BEGIN Raw data

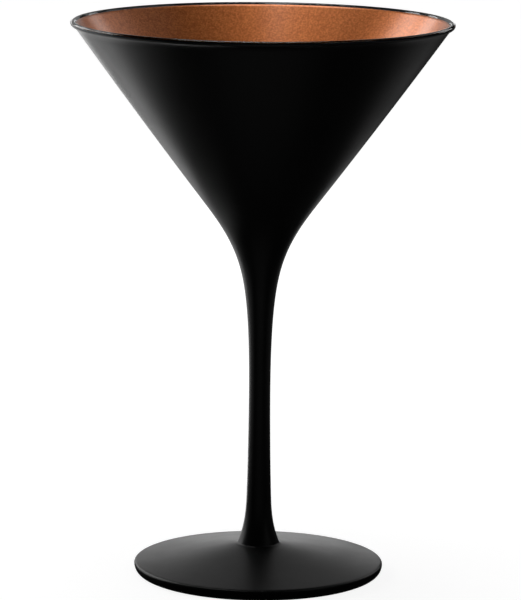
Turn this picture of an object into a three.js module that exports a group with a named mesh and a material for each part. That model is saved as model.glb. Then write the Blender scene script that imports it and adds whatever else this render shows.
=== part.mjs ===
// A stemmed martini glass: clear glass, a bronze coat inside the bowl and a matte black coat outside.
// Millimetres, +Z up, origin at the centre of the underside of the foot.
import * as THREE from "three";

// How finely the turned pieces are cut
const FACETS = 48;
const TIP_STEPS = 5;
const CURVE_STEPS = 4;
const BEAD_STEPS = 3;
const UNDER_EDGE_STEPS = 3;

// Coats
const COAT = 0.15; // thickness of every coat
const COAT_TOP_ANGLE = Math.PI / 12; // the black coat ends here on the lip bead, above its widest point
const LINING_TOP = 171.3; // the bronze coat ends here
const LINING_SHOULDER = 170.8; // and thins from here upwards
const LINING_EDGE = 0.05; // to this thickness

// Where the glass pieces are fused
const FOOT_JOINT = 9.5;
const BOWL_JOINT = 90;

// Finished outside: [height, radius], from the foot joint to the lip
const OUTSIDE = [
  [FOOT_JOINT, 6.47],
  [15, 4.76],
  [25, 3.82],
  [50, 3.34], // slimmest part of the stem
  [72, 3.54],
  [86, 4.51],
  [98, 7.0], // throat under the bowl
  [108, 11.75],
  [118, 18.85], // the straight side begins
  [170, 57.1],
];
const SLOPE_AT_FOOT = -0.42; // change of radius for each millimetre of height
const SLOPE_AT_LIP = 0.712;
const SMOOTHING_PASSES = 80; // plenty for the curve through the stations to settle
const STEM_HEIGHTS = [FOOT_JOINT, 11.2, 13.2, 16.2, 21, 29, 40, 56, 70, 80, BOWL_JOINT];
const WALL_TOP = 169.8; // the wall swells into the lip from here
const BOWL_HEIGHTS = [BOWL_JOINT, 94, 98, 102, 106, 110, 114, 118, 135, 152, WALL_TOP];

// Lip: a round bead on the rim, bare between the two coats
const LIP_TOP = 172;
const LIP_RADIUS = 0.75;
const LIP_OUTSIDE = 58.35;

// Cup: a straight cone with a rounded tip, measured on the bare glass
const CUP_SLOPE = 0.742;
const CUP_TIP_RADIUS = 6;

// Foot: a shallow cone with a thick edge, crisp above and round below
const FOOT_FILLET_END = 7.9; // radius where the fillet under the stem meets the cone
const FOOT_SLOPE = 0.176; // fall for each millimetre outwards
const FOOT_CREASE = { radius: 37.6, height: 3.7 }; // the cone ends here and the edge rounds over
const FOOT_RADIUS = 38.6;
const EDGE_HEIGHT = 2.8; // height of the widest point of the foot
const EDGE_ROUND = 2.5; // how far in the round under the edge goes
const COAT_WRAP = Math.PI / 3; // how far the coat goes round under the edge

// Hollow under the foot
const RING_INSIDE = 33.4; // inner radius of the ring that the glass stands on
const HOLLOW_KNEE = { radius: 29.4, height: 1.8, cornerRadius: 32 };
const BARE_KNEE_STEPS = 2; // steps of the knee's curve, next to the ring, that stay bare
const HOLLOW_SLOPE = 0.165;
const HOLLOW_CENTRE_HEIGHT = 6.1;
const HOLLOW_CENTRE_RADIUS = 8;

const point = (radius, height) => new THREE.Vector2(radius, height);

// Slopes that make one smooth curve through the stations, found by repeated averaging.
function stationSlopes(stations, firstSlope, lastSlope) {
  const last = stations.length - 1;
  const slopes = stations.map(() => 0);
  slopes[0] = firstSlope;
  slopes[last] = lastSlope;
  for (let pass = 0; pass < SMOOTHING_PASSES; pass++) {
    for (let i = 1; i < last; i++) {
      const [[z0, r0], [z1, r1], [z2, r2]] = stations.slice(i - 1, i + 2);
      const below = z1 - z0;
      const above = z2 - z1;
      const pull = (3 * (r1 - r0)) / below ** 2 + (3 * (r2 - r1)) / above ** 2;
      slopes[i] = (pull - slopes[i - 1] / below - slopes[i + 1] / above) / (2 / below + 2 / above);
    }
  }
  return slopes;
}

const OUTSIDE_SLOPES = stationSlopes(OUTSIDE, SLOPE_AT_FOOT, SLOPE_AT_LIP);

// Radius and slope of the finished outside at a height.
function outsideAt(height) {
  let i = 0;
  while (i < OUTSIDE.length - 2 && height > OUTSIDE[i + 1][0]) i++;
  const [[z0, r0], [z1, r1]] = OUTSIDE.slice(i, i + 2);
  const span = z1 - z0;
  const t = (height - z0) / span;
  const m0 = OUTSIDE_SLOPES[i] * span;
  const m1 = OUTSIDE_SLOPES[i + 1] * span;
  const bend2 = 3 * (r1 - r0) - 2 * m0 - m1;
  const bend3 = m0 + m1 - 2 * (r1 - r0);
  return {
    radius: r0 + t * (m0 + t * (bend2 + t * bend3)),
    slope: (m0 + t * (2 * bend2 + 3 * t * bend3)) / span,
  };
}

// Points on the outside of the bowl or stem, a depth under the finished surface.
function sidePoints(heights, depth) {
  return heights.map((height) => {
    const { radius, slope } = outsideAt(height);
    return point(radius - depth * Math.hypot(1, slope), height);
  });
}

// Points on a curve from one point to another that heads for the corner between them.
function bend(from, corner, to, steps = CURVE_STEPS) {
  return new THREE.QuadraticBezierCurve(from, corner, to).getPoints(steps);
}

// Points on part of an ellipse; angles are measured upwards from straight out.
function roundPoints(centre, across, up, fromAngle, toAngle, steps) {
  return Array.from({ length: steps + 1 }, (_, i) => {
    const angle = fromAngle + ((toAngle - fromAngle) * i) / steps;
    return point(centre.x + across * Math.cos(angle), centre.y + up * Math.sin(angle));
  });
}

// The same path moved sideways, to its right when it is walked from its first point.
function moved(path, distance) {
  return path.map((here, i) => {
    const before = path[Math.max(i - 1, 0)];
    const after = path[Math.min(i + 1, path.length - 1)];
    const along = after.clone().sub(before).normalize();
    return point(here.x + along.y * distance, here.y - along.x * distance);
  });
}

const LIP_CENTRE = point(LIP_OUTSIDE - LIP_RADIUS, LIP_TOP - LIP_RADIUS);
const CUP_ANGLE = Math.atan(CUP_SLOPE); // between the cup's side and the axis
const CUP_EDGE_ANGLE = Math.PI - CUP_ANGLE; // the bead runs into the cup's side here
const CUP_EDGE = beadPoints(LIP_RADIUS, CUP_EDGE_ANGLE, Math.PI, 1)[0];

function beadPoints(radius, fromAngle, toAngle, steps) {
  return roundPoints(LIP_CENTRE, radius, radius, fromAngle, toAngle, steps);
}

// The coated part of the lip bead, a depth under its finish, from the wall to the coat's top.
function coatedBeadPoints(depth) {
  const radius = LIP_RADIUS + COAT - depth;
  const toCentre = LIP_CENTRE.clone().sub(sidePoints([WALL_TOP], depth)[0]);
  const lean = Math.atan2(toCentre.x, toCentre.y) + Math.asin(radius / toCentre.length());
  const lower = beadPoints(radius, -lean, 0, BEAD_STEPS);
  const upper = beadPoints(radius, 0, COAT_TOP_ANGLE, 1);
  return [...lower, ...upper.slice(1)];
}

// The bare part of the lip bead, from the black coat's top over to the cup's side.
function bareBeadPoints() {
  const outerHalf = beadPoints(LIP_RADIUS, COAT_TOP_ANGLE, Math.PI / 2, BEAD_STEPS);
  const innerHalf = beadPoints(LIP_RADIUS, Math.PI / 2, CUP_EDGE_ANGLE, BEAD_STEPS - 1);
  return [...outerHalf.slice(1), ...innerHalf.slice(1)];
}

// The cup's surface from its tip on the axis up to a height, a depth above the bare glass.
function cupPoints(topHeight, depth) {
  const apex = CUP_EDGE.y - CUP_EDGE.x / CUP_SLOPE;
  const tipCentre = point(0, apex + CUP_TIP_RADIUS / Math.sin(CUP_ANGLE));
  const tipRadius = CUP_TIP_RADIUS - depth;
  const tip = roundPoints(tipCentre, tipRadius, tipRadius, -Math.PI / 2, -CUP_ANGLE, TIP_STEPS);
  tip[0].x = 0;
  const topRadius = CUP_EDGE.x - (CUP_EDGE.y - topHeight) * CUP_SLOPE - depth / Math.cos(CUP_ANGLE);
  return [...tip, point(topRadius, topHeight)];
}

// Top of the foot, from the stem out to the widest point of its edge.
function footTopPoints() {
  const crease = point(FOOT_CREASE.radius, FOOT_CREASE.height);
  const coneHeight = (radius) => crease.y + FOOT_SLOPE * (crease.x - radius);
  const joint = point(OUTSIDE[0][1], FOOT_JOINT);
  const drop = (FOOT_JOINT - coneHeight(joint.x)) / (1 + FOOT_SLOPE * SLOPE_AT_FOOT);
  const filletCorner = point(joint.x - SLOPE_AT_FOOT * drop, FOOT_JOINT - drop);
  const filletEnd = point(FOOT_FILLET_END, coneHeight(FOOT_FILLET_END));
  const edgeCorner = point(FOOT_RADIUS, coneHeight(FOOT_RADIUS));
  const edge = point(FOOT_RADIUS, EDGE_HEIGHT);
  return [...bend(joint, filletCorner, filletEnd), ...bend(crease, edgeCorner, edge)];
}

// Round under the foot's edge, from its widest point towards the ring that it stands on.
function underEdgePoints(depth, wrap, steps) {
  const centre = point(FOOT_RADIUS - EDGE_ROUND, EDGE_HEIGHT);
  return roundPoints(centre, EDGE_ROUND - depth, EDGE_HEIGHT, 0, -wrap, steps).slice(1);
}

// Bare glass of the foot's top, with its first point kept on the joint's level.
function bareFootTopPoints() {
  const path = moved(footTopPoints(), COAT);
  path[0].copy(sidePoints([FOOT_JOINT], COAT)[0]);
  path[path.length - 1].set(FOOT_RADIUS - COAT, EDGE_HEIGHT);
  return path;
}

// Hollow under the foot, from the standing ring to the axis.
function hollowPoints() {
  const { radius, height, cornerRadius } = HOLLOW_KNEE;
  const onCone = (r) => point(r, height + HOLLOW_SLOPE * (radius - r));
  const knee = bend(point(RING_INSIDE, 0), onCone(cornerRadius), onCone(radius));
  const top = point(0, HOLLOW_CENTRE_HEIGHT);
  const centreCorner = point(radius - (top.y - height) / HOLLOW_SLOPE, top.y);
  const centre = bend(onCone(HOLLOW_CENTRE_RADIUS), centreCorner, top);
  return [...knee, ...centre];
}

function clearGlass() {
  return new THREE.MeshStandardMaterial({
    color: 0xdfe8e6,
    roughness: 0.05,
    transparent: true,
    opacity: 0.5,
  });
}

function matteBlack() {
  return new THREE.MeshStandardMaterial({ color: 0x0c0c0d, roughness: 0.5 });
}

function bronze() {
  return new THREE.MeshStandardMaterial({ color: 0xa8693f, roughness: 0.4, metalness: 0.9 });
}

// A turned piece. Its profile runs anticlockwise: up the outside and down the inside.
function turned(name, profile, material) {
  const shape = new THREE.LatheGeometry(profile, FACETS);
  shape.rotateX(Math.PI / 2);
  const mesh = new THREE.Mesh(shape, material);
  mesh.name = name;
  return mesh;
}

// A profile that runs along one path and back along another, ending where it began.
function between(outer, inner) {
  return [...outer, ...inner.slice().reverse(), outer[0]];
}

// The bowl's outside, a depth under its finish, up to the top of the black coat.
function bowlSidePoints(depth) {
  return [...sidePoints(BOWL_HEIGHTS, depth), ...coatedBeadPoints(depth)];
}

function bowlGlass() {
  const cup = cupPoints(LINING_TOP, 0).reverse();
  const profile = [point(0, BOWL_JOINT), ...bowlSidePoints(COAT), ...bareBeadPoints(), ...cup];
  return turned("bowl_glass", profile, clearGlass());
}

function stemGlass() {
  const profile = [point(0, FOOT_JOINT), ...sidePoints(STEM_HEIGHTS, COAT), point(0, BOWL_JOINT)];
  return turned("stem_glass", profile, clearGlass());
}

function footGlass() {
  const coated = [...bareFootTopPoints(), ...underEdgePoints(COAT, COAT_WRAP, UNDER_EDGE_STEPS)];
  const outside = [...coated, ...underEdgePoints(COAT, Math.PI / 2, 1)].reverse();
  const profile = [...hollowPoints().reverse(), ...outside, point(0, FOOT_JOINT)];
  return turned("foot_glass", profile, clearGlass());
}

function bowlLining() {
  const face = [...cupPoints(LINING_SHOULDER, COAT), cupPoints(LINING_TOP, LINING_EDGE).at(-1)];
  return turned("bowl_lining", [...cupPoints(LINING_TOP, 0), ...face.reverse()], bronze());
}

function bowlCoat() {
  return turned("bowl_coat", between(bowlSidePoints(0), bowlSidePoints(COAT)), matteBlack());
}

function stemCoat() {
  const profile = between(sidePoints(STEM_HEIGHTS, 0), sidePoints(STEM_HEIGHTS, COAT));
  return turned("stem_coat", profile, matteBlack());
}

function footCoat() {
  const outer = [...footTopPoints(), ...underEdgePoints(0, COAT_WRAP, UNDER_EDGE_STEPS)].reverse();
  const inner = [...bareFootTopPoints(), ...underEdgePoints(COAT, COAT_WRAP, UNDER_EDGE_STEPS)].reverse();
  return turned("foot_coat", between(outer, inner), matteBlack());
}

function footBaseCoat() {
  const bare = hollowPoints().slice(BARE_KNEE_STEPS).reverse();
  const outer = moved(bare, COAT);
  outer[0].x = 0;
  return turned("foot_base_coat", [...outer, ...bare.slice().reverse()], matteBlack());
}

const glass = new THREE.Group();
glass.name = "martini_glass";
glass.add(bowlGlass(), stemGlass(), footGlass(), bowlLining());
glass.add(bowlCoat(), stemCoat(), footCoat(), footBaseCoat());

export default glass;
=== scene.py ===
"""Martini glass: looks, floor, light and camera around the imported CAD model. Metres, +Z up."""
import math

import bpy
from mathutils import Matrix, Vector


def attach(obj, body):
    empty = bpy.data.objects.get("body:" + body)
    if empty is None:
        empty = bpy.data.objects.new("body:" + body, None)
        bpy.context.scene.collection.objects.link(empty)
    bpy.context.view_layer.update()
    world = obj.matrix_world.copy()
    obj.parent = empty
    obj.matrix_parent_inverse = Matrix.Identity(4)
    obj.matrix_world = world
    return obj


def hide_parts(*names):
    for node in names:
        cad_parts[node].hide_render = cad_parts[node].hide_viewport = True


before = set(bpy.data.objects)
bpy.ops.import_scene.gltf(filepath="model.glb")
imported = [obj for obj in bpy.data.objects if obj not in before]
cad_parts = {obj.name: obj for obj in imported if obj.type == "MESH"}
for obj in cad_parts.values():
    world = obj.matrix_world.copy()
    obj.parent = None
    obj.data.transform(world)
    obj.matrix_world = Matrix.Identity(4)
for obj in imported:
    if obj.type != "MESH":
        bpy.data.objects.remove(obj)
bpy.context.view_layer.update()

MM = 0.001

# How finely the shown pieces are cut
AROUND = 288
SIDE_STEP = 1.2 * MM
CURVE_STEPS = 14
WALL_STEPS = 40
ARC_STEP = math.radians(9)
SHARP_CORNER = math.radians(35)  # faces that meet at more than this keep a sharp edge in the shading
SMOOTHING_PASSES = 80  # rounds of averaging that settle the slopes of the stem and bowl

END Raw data

# Instruction:
The first line to be transcribed is the one containing "const glass = new THREE.Group();", and the last is the one containing "cad_parts[node].hide_render = cad_parts[node].hide_viewport". Transcribe exactly those lines and nothing else.

# Response:
const glass = new THREE.Group();
glass.name = "martini_glass";
glass.add(bowlGlass(), stemGlass(), footGlass(), bowlLining());
glass.add(bowlCoat(), stemCoat(), footCoat(), footBaseCoat());

export default glass;
=== scene.py ===
"""Martini glass: looks, floor, light and camera around the imported CAD model. Metres, +Z up."""
import math

import bpy
from mathutils import Matrix, Vector


def attach(obj, body):
    empty = bpy.data.objects.get("body:" + body)
    if empty is None:
        empty = bpy.data.objects.new("body:" + body, None)
        bpy.context.scene.collection.objects.link(empty)
    bpy.context.view_layer.update()
    world = obj.matrix_world.copy()
    obj.parent = empty
    obj.matrix_parent_inverse = Matrix.Identity(4)
    obj.matrix_world = world
    return obj


def hide_parts(*names):
    for node in names:
        cad_parts[node].hide_render = cad_parts[node].hide_viewport = True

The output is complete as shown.